__What this task involves__: The lines below are to be quoted exactly, from the first through the one that contains "seam_z = 22.5".

__Source material__:
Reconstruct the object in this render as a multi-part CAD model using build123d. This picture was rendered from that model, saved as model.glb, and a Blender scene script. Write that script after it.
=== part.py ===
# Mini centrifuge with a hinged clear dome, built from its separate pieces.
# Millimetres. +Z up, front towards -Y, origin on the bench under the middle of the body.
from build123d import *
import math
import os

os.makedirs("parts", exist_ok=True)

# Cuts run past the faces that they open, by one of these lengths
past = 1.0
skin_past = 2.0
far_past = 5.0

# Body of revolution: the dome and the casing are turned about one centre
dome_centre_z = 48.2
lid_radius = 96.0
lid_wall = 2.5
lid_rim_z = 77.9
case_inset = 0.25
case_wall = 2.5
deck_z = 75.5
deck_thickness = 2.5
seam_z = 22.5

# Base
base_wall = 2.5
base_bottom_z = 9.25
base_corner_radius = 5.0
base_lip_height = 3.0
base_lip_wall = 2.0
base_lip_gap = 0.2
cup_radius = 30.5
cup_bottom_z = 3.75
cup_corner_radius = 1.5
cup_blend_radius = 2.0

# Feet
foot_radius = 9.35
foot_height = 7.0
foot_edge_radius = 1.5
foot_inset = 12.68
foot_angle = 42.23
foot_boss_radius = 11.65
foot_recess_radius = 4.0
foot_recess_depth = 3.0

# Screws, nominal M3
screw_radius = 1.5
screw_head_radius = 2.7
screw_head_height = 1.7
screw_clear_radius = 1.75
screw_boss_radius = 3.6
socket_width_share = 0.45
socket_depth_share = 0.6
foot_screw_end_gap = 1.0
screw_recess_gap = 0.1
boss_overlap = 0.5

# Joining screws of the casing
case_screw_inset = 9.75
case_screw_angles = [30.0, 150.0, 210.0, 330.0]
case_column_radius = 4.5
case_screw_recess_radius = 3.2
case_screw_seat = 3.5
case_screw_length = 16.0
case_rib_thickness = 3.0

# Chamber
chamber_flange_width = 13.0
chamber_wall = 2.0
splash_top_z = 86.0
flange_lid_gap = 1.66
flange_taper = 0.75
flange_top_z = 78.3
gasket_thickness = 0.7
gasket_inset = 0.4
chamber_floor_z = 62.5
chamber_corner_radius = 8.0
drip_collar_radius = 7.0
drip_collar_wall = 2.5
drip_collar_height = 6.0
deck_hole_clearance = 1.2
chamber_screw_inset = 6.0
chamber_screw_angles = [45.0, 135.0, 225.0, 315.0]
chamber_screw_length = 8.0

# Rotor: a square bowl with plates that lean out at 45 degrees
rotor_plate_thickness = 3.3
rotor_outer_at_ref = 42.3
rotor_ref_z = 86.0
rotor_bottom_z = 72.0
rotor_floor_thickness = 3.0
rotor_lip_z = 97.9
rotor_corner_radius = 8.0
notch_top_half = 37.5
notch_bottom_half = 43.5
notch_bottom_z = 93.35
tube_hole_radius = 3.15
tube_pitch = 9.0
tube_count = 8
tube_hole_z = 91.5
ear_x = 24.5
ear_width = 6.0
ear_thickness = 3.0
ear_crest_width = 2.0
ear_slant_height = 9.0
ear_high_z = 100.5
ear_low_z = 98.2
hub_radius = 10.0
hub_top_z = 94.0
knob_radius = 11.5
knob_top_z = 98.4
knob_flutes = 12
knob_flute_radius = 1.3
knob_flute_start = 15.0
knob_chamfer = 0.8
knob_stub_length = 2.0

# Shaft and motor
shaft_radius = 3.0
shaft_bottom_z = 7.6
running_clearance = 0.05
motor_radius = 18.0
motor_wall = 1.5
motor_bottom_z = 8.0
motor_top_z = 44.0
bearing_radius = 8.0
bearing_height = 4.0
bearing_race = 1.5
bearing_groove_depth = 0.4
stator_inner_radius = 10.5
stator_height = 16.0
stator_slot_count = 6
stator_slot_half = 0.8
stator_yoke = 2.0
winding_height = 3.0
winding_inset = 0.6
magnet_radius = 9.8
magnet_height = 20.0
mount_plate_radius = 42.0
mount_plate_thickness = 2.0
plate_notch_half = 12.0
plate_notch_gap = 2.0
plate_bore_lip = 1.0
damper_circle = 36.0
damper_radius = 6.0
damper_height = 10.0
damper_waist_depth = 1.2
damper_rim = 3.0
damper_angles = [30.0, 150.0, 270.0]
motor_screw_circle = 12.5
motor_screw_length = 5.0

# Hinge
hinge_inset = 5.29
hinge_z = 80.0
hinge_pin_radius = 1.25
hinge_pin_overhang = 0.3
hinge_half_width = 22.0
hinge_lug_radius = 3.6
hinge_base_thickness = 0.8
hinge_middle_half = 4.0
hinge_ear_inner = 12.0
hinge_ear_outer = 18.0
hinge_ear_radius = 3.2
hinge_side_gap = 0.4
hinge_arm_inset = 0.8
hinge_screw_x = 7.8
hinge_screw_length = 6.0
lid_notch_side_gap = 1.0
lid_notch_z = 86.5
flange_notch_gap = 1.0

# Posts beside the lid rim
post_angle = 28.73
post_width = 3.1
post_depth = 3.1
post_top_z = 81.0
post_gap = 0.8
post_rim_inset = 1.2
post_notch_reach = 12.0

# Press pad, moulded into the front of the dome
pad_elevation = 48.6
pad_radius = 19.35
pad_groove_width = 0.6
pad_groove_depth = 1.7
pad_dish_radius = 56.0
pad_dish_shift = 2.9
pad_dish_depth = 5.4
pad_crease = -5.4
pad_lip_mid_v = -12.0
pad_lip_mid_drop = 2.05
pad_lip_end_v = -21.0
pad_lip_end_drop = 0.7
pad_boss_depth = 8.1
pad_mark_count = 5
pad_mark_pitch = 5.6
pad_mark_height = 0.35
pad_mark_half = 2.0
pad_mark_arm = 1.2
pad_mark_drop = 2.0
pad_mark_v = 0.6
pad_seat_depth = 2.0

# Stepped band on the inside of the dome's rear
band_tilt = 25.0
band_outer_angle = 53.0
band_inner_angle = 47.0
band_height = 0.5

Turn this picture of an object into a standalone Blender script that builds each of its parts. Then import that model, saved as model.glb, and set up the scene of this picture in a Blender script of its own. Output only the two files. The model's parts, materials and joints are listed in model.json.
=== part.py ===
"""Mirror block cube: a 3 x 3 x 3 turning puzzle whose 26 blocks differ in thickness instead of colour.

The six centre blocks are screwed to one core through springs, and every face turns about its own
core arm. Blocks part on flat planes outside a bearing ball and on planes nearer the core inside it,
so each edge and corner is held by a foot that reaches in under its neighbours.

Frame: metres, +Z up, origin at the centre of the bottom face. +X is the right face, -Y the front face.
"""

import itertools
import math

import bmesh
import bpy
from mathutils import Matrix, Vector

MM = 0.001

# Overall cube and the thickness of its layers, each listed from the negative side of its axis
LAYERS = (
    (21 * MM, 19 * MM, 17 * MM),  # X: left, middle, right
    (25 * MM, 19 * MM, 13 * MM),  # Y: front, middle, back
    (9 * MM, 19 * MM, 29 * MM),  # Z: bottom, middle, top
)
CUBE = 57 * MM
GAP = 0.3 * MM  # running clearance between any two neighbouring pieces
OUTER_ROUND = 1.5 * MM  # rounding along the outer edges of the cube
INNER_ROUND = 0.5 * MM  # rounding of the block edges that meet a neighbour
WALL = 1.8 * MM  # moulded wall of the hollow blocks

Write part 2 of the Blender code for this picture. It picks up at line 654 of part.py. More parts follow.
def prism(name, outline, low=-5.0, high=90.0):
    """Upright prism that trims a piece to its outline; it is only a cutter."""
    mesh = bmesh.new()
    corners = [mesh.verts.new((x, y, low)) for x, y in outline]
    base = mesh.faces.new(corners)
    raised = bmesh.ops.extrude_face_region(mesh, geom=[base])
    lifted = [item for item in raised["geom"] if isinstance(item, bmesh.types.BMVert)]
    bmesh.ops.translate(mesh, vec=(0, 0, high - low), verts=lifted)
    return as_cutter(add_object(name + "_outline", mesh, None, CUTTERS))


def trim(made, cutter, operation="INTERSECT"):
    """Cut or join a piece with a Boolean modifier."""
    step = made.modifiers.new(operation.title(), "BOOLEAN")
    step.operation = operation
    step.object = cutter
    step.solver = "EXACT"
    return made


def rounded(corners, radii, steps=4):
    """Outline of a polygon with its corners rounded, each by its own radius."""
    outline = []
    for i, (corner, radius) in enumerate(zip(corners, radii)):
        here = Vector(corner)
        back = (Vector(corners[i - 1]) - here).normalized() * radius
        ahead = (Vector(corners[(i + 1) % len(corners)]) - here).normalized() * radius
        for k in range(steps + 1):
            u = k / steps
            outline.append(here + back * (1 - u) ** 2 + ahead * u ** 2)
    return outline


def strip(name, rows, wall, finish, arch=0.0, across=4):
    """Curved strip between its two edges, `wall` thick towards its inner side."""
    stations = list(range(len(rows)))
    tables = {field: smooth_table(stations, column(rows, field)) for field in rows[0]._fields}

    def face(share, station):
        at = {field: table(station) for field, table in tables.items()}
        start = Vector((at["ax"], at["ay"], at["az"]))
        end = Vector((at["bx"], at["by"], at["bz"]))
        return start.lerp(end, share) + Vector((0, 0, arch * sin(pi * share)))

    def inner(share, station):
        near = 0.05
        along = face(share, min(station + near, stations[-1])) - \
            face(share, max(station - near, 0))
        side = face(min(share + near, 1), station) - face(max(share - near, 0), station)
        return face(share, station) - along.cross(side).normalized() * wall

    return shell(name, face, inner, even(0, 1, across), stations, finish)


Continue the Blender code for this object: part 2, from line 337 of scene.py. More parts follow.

__Completed exercise__:
Reconstruct the object in this render as a multi-part CAD model using build123d. This picture was rendered from that model, saved as model.glb, and a Blender scene script. Write that script after it.
=== part.py ===
# Mini centrifuge with a hinged clear dome, built from its separate pieces.
# Millimetres. +Z up, front towards -Y, origin on the bench under the middle of the body.
from build123d import *
import math
import os

os.makedirs("parts", exist_ok=True)

# Cuts run past the faces that they open, by one of these lengths
past = 1.0
skin_past = 2.0
far_past = 5.0

# Body of revolution: the dome and the casing are turned about one centre
dome_centre_z = 48.2
lid_radius = 96.0
lid_wall = 2.5
lid_rim_z = 77.9
case_inset = 0.25
case_wall = 2.5
deck_z = 75.5
deck_thickness = 2.5
seam_z = 22.5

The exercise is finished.